Un emballage plastique ? Oui, car si l'eau permet une cuisson à coeur et uniforme, elle "agresse le produit et lui pique sa valeur gustative", détaille l'ingénieur agronome qui, fin janvier à Lyon (est de la France), célébrait en grande pompe ses 83 ans, entouré de chefs de renom français et internationaux.
Exemple: "Quand vous faites une blanquette de veau, le jus de la blanquette a le goût de la blanquette, mais la viande n'a plus de goût", tandis que cuits sous vide, les aliments ne perdent ni saveur ni texture, et ils "rétrécissent" moins, assure-t-il. Une fois tendres à souhait, ils peuvent être assemblés à l'assiette ou conservés dans leur sachet.
"J'ai appris aux chefs à mesurer la température pour maîtriser leur cuisson", résume le fin gourmet qui, au début des années 1970, innovait dans son laboratoire pour des industriels de l'agroalimentaire.
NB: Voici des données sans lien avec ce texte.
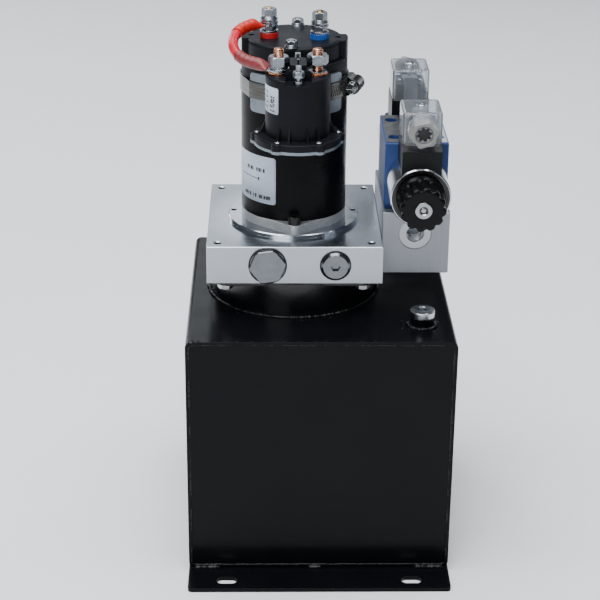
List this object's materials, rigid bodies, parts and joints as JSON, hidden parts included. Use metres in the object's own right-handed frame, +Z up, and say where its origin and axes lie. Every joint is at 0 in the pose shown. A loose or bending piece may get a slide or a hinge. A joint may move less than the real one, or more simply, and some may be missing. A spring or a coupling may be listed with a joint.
{
  "type": "hydraulic power unit",
  "caption": "Compact electro-hydraulic power unit: black box tank, motor-driven gear pump on an aluminium block, relay and side-mounted solenoid directional valve.",
  "frame": {"origin": "centre of the footprint, on the floor under the feet", "axes": "+Z up; -Y is the front, where the relay stands and the front foot sticks out; +X towards the valve"},
  "size_m": [0.1956, 0.261, 0.4079],
  "materials": {
    "tank_paint": "gloss black paint over welded sheet",
    "machined_aluminium": "milled, fine tool marks",
    "turned_aluminium": "turned, bright",
    "cast_aluminium": "die cast, matt",
    "zinc_plated_steel": "bright zinc plate",
    "steel": "ground steel",
    "stainless_steel": "brushed strip",
    "black_oxide_steel": "black oxide",
    "motor_paint": "satin black paint",
    "black_plastic": "moulded, fine grain",
    "knob_plastic": "moulded, glossy",
    "clear_plastic": "clear polycarbonate",
    "grey_plastic": "moulded grey nylon",
    "pale_grey_plastic": "moulded pale grey nylon",
    "terminal_insulation": "red bush on one stud, blue on the other",
    "valve_blue": "blue enamel",
    "nameplate": "printed foil",
    "coil_steel": "bright plated steel shell",
    "stud_metal": "brass and copper studs",
    "iron": "laminated and sintered iron",
    "carbon": "brush plate and carbon",
    "rubber": "oil-proof rubber",
    "spring_steel": "drawn wire",
    "cable_red": "red cable sheath",
    "sleeve_red": "shrunk red sleeve"
  },
  "bodies": {
    "unit": {"tank_shell": "tank_paint", "tank_end_panels": "tank_paint", "tank_neck": "tank_paint", "neck_gasket": "rubber", "tank_feet": "tank_paint", "filler_boss": "tank_paint", "main_manifold": "machined_aluminium", "adapter_flange": "turned_aluminium", "check_plug": "zinc_plated_steel", "relief_plug": "zinc_plated_steel", "poppet_springs": "spring_steel", "pump_body": "cast_aluminium", "pump_cover": "cast_aluminium", "oil_tubes": "steel", "suction_strainer": "zinc_plated_steel", "assembly_screws": "zinc_plated_steel", "drive_cover": "cast_aluminium", "motor_housing": "motor_paint", "motor_end_cap": "black_plastic", "magnets": "iron", "motor_bearings": "steel", "brush_gear": "carbon", "terminal_studs": "stud_metal", "terminal_insulators": "terminal_insulation", "terminal_nuts": "zinc_plated_steel", "motor_screws": "black_oxide_steel", "contactor_housing": "black_plastic", "contactor_bracket": "zinc_plated_steel", "contactor_coil": "stud_metal", "contactor_spring": "spring_steel", "clamp_band": "stainless_steel", "clamp_housing": "stainless_steel", "valve_manifold": "machined_aluminium", "valve_body": "valve_blue", "valve_nameplate": "nameplate", "centring_springs": "spring_steel", "core_tubes": "steel", "solenoid_coils": "coil_steel", "connector_bases": "black_plastic", "connector_housings": "clear_plastic", "terminal_blocks": "grey_plastic", "gland_nuts": "pale_grey_plastic", "cable_lugs": "zinc_plated_steel", "cable_sleeves": "sleeve_red", "jumper_cable": "cable_red"},
    "motor_armature": {"armature": "iron", "shaft_coupling": "steel", "drive_gear": "steel"},
    "pump_driven_gear": {"driven_gear": "steel"},
    "valve_spool": {"spool": "steel", "solenoid_plungers": "steel"},
    "front_override": {"front_override_pin": "steel"},
    "rear_override": {"rear_override_pin": "steel"},
    "front_nut": {"front_coil_nut": "knob_plastic"},
    "rear_nut": {"rear_coil_nut": "knob_plastic"},
    "contactor_moving_core": {"contactor_plunger": "steel"},
    "check_valve": {"check_poppet": "steel"},
    "relief_valve": {"relief_poppet": "steel"},
    "filler_cap": {"filler_plug": "zinc_plated_steel"},
    "clamp_worm": {"clamp_screw": "zinc_plated_steel"}
  },
  "joints": [
    {"name": "motor_spin", "type": "hinge", "parent": "unit", "child": "motor_armature", "pos_m": [-0.0192, 0.0046, 0.3], "axis": [0, 0, 1], "continuous": true},
    {"name": "driven_gear_spin", "type": "hinge", "parent": "unit", "child": "pump_driven_gear", "pos_m": [-0.0192, 0.0286, 0.196], "axis": [0, 0, 1], "continuous": true},
    {"name": "spool_shift", "type": "slide", "parent": "unit", "child": "valve_spool", "axis": [0, 1, 0], "range_m": [-0.003, 0.003], "stiffness_N_per_m": 3000},
    {"name": "front_override_push", "type": "slide", "parent": "unit", "child": "front_override", "axis": [0, 1, 0], "range_m": [0, 0.003], "stiffness_N_per_m": 600, "springref_m": -0.002},
    {"name": "rear_override_push", "type": "slide", "parent": "unit", "child": "rear_override", "axis": [0, -1, 0], "range_m": [0, 0.003], "stiffness_N_per_m": 600, "springref_m": -0.002},
    {"name": "front_coil_nut_turn", "type": "hinge", "parent": "unit", "child": "front_nut", "pos_m": [0.0692, -0.08, 0.2905], "axis": [0, -1, 0], "continuous": true},
    {"name": "rear_coil_nut_turn", "type": "hinge", "parent": "unit", "child": "rear_nut", "pos_m": [0.0692, 0.081, 0.2905], "axis": [0, 1, 0], "continuous": true},
    {"name": "contactor_pull_in", "type": "slide", "parent": "unit", "child": "contactor_moving_core", "axis": [0, 0, 1], "range_m": [0, 0.0025], "stiffness_N_per_m": 700, "springref_m": -0.004},
    {"name": "check_valve_open", "type": "slide", "parent": "unit", "child": "check_valve", "axis": [0, -1, 0], "range_m": [0, 0.003], "stiffness_N_per_m": 300, "springref_m": -0.003},
    {"name": "relief_valve_open", "type": "slide", "parent": "unit", "child": "relief_valve", "axis": [0, -1, 0], "range_m": [0, 0.0025], "stiffness_N_per_m": 2000, "springref_m": -0.003},
    {"name": "filler_plug_turn", "type": "hinge", "parent": "unit", "child": "filler_cap", "pos_m": [0.074, -0.0705, 0.2], "axis": [0, 0, 1], "continuous": true},
    {"name": "clamp_screw_turn", "type": "hinge", "parent": "unit", "child": "clamp_worm", "pos_m": [0.02424, -0.00859, 0.3539], "axis": [-0.2906, -0.9568, 0], "continuous": true}
  ],
  "couplings": [
    {"joint": "driven_gear_spin", "follows": "motor_spin", "ratio": -1}
  ]
}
- "Aiguilles dans la viande" -
À cette époque, le procédé existait en version bêta. Lui a "amélioré le process", dit-il. "Avant, on ne mettait pas de thermomètre dans l'eau. Les chefs inséraient des aiguilles dans la viande. S'ils se brûlaient avec, ils disaient que c'était cuit, sinon, ils remettaient à cuire."
"C'était n'importe quoi", relate cet enfant des Alpes. Il dit avoir déboulé dans le monde de la cuisine comme un "chiantifique", "parce que j'emmerde tout le monde avec ma science".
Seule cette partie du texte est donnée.